Monday, August 14, 2017

The distinguished engineer vs the Supreme Court Justice

Yonatan Zunger, a former distinguished engineer at Google, wrote an open letter to James Damore, commenting on James' memo criticizing Google's ham-handed attempts to engineer "diversity." Yonatan wrote:

    Do you understand that at this point, I could not in good conscience assign anyone to work with you? I certainly couldn’t assign any women to deal with this, a good number of the people you might have to work with may simply punch you in the face, and even if there were a group of like-minded individuals I could put you with, nobody would be able to collaborate with them. You have just created a textbook hostile workplace environment.

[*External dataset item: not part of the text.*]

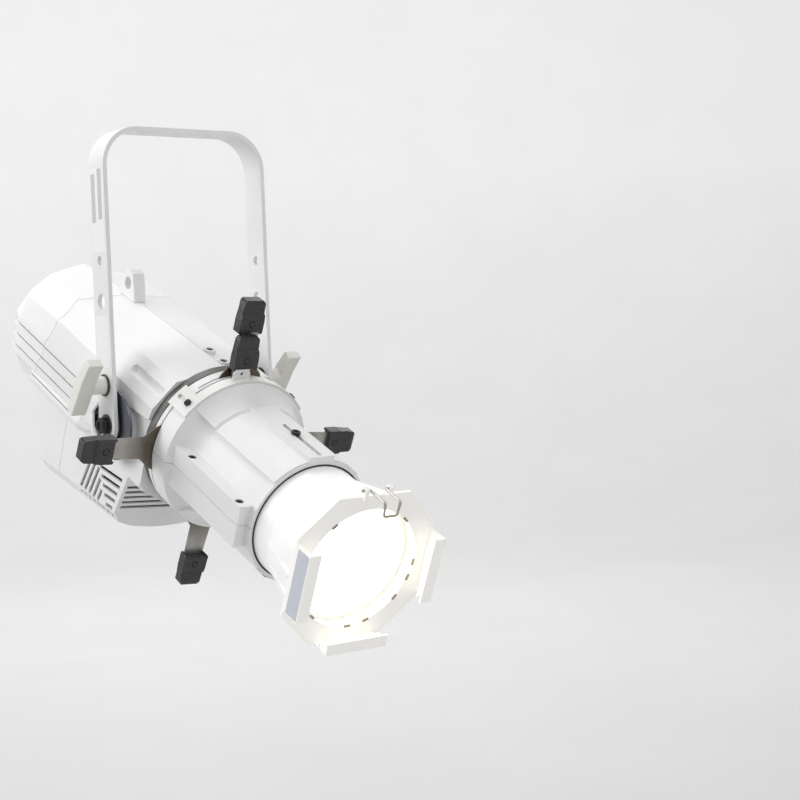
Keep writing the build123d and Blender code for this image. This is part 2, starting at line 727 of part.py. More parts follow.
def make_barrel():
    body = barrel_outer()
    for turn in (0, 180):
        body += around(prism(sector(60, 74.5, 0, 46), 143, BARREL_FRONT - 2), turn)
        # the neck is fuller between the ears, so a ridge runs from each ear to the panel
        body += around(neck_filler() & prism(sector(50, 100, 0, EAR_ANGLE - 0.7), 100, 160), turn)
        top = rib([(138, 60), (146, 78.6), (BARREL_FRONT, 78.6), (BARREL_FRONT, 60)], 16.0)
        body += around(top, turn)
    for side in (-1, 1):
        flange = block(60, SIDE_RIB_X, 100, 262, SIDE_RIB_BOTTOM, SIDE_RIB_TOP)
        body += on_side(flange, side)
    body -= cylinder(TUBE_BORE_R, 100, BARREL_FRONT + 1)
    body -= cylinder(GATE_R - 0.5, BARREL_REAR + 2.5, 106)
    body -= cylinder(62.0, BARREL_REAR - 1, 110)
    for cut in barrel_slots():
        body -= cut
    for rear, front, z_from, z_to in ((191, 267, 60, 90), (199, 269, -90, -60)):
        slot = block(-2.7, 2.7, rear, front, z_from, z_to)
        body -= slot
    for side in (-1, 1):
        for ahead in BARREL_SCREWS:
            head = pin_z(BARREL_SCREW_R, SIDE_RIB_TOP - 2.5, SIDE_RIB_TOP + 2, BARREL_SCREW_X, ahead)
            shank = pin_z(2.0, SIDE_RIB_BOTTOM + 4, SIDE_RIB_TOP, BARREL_SCREW_X, ahead)
            body -= on_side(head + shank, side)
    body -= cover_screw_holes()
    return body


def make_barrel_screws():
    screws = []
    for side in (-1, 1):
        for ahead in BARREL_SCREWS:
            screw = pin_z(BARREL_SCREW_R, SIDE_RIB_TOP - 2.5, SIDE_RIB_TOP - 0.6, BARREL_SCREW_X, ahead)
            screw += pin_z(2.0, SIDE_RIB_BOTTOM + 4, SIDE_RIB_TOP - 2, BARREL_SCREW_X, ahead)
            screw -= pin_z(1.6, SIDE_RIB_TOP - 1.6, SIDE_RIB_TOP + 1, BARREL_SCREW_X, ahead)
            screws.append(on_side(screw, side))
    return group(screws)


COVER_SCREW_AHEAD = 100.0


def radial_pin(radius, near, far, angle, ahead):
    return around(pin_z(radius, near, far, 0, ahead), angle)


def cover_screw_holes():
    holes = [radial_pin(2.0, 84, 96, angle, COVER_SCREW_AHEAD) for angle in (-EAR_ANGLE, EAR_ANGLE)]
    return holes[0] + holes[1]


def make_cover_screws():
    screws = []
    outer = BARREL_BIG_R + 0.3 + COVER_RISE
    for angle in (-EAR_ANGLE, EAR_ANGLE):
        screw = radial_pin(2.0, 89.0, outer + 0.5, angle, COVER_SCREW_AHEAD)
        screw += radial_pin(4.2, outer + 0.2, outer + 2.6, angle, COVER_SCREW_AHEAD)
        screw -= radial_pin(1.6, outer + 1.4, outer + 4, angle, COVER_SCREW_AHEAD)
        screws.append(screw)
    return group(screws)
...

Imagine the following scenario. Suppose I were working at a Silicon Valley company. Suppose it became known that I believed that marriage was an institution between a man and a woman (a view that until very recently in human history was for all intents and purposes universal). Suppose that my belief became known not through any agency of my own, but because someone looked in the LA Times database of Proposition 8 donors, found my name, and outed me to other employees in the company. My only "crime," therefore, would have been that I exercised my constitutional right to make a donation in support of a state ballot initiative; I had not injected my personal views into the workplace, but had made every effort to keep them to myself. Would this constitute a case of me having created a "textbook hostile workplace environment." Or has the hostile workplace instead been created by those who are unable to tolerate my diverse views?

Would my co-workers be justified in wanting to "punch me in the face." Would they be justified in refusing to work with me or in not co-operating with me or in forcing me out of the company? This is, of course, what happened to Brendan Eich, who was forced to resign from his position as CEO of the Mozilla Corporation after he was outed as a Prop 8 donor.

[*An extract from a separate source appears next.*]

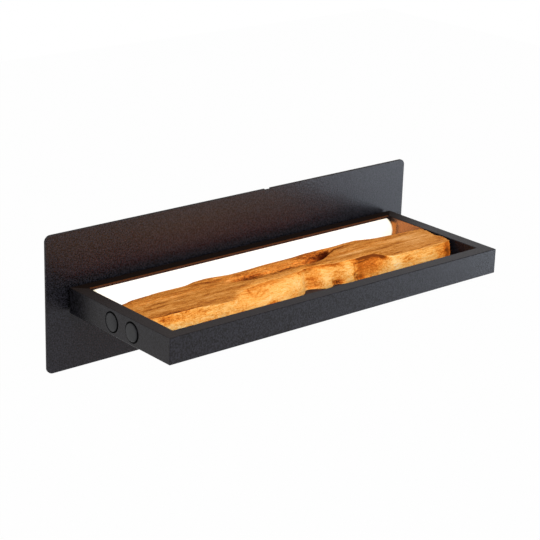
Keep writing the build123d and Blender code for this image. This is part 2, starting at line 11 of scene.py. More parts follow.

Recall that in his majority opinion in the Obergefell decision, which legalized same sex marriage, Justice Anthony Kennedy wrote:

    Finally, it must be emphasized that religions, and those who adhere to religious doctrines, may continue to advocate with utmost, sincere conviction that, by divine precepts, same-sex marriage should not be condoned. The First Amendment ensures that religious organizations and persons are given proper protection as they seek to teach the principles that are so fulfilling and so central to their lives and faiths, and to their own deep aspirations to continue the family structure they have long revered. The same is true of those who oppose same-sex marriage for other reasons. In turn, those who believe allowing same sex marriage is proper or indeed essential, whether as a matter of religious conviction or secular belief, may engage those who disagree with their view in an open and searching debate.

Does forcing the founder out of the company for his views on marriage constitute engaging in an open and searching debate? Is threatening someone with punches in the face for his views about human nature an adequate defense of his First Amendment rights? In brief, were Mozilla and Google acting in the spirit of Justice Kennedy's admonitions when they jettisoned Brendan Eich and James Damore for their views about marriage and human nature?

Although he is a "distinguished engineer," Yonatan Zunger is obviously a complete dunce when it comes to thinking about morals, ethics, politics, and human nature. At the very moment he thought he was refuting James Damore, the "distinguished engineer" was simply proving James' point: Silicon Valley is an intolerant, illiberal, mindless echo chamber, filled with fascists like Yonatan Zunger, who are willing to be tolerant only of those who agree with them. Everyone else can get punched in the face.